Upon seeing (and hearing) I was just dumbfounded. How can this sort of thing happen? Who could authorise this sort of thing to happen? I actually couldn't believe what I was seeing and since then I have been struggling for words to describe how I feel. I will have a go though; flabbergasted, staggered, shocked, aghast, disbelieving ... the adjectives go on.
The regime of lunacy and removing anything on campus that gets in the way has been going on in earnest throughout the year. It started with the massacre of the massive rain trees, it then passed to the boulder which bears the original plaque from the opening of the uni in the sixties, the natural granite look was bizarrely painted white, and now it has moved on to the David Lasisi creation which had been left peacefully alone for the past 27 years. It has obviously been deemed unworthy to grace this 'esteemed' establishment.

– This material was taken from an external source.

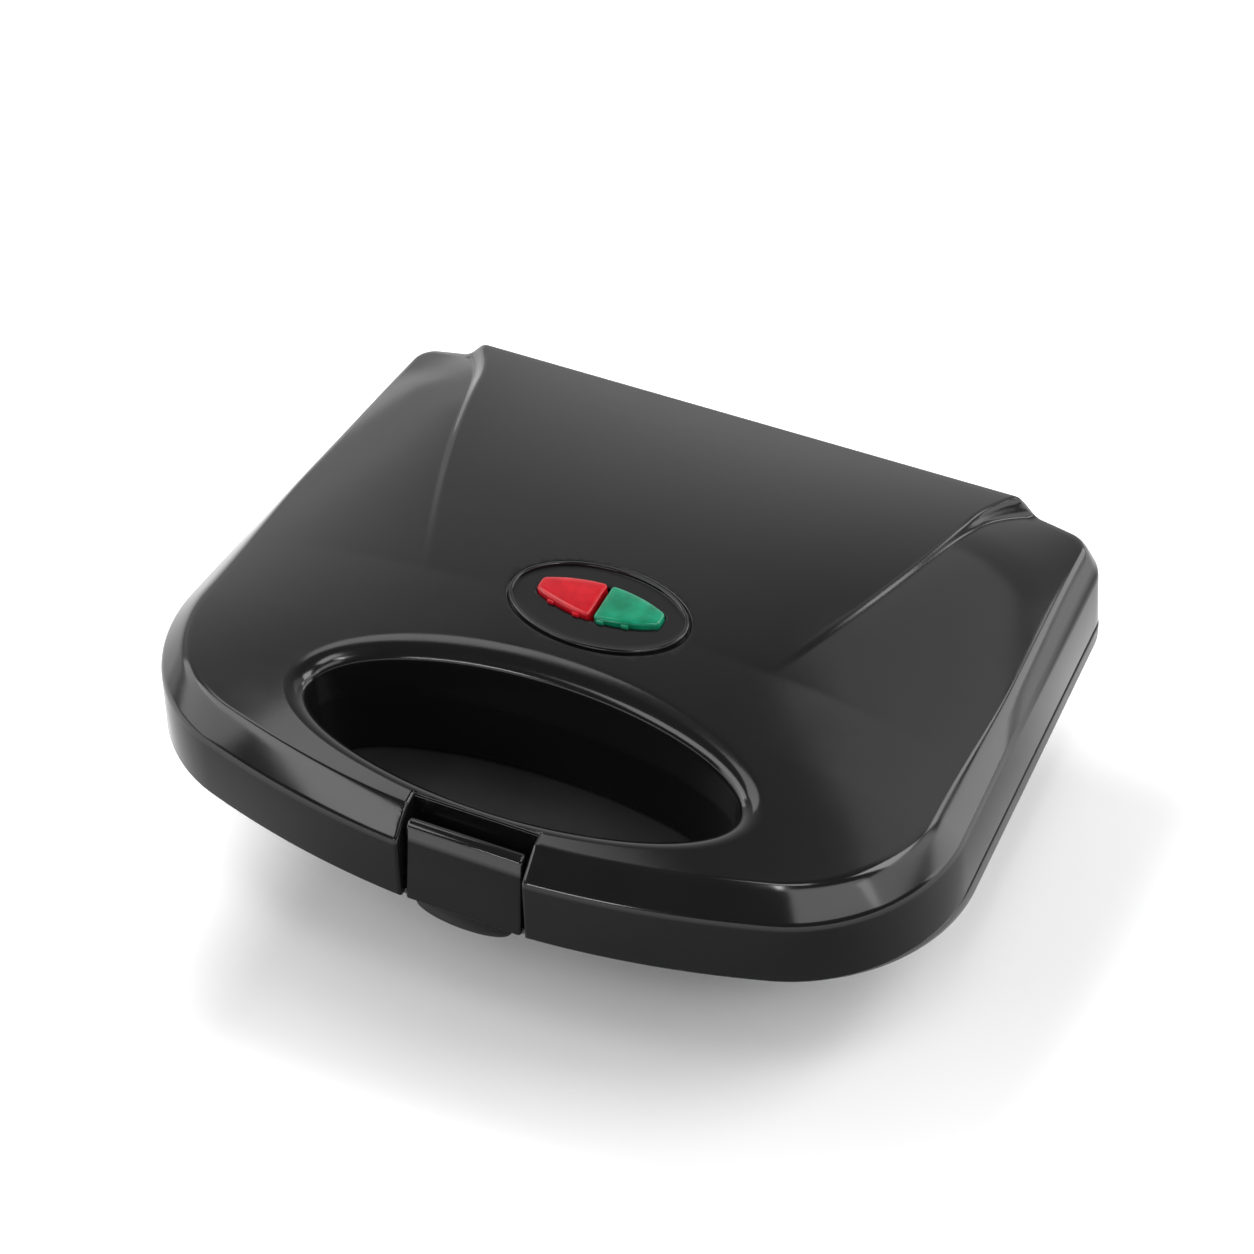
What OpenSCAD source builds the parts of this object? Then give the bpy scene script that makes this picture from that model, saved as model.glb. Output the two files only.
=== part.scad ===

I wrote tongue in cheek about the library only a little while ago but my attention didn't focus on the outside artwork that adorns the front. Perhaps I should correct this. The artwork ironically signifies PNGs fading beliefs (an area in the centre of the motif) being swamped by current trends and fashions. It was designed, created and erected by David J Lasisi in December 1977. I hope nobody now informs him that the painting is worthless and is being ground off the building.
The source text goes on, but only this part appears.